We learn: "Laurel never doubted that she loved Charlie. She loved him before she met him. But it wasn't love that made her insist upon the innocence and beauty of Charlie and the experiment. It was her complete and utter at exhaustion at being underestimated."

Laurel devotes all her time and energies to working with chimpanzee Charlie, but ignoring her family. She is determined to make him part of their family, give her daughters a brother and teach the chimpanzee sign language.

Laurel signs in white when other workers are around during the day, but at night, alone in her quarters, she signs in black with Charlie. She tries to enlist her daughters' help, but they are more interested in fitting in in their uncomfortable new roles and schools.

Laurel's older daughter, Charlotte, a high school freshman, makes friends with one of the very few black classmates in a mostly predominately white school, and slowly unravels the institute's true agenda and past history and her mother's shocking secret. Younger sister Callie withdraws and pines for the attention of her family and painfully tries to gain her family's attention and win over her new chimpanzee brother, Charlie.

Interspersed are the chapters from Nymphadora of Courtland County, 1929, the painful and somber story of Nymphadora, a girl whose parents commit suicide. Before her parents died, Nymphadora was raised to be a Star of the Morning in the secret and religious society that teaches "other Negro women how to shine" and which instills goodness in Christian Negro women.

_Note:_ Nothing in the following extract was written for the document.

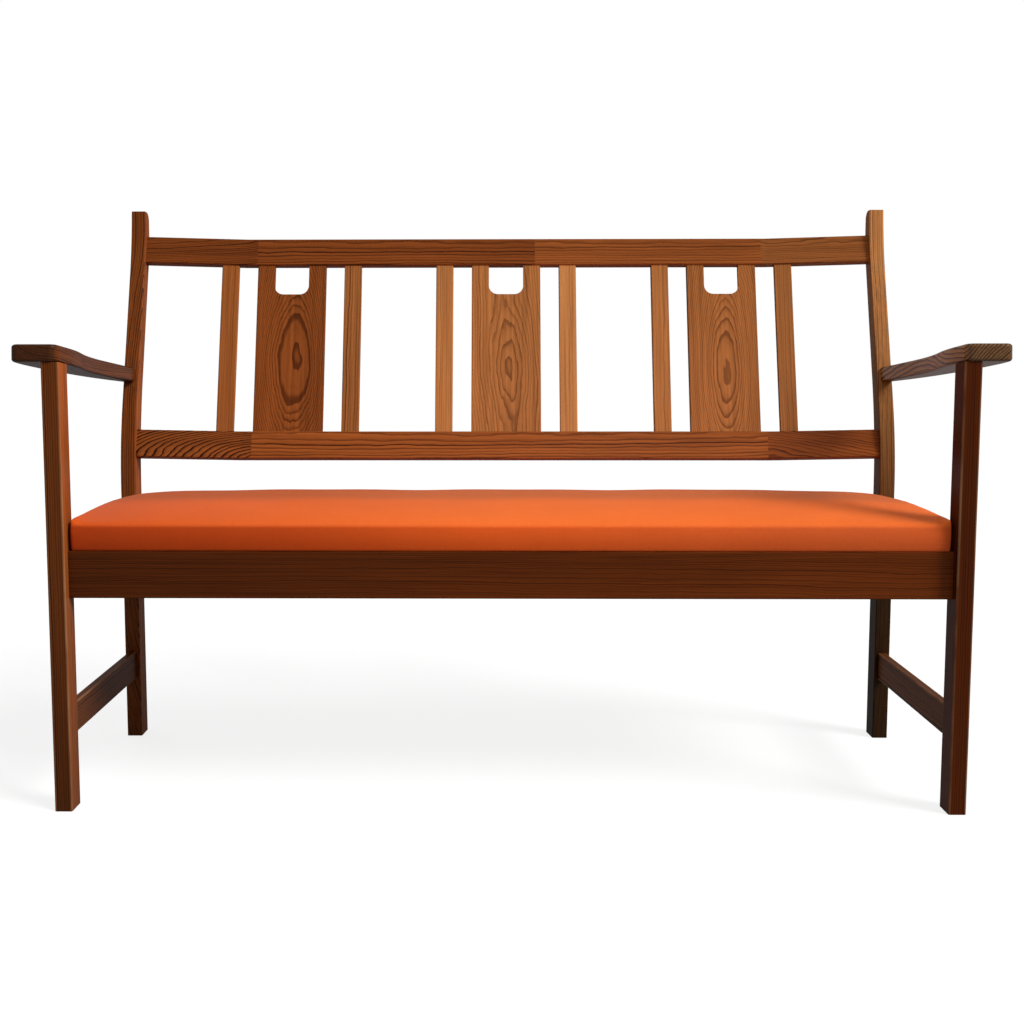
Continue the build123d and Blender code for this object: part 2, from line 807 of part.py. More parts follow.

Nymphadora's mother, a leader Star herself, tells her only daughter the importance of the society and her role, "Because in order for the Negro race to survive and thrive, we need a hundred stars, a thousand stars, full of light to show others the way."

But with no family, loneliness and meanness eat at the adult-orphaned Nymphadora until one day a researcher from the Toneybee Institute approaches her. Nymphadora's life takes another downward spiral as she discovers the stark and bitter truths behind the institute's experiments.

A smart mesmerizing tale with finely crafted dialogue and landscape, We Love You, Charlie Freeman is easy to fall in love with.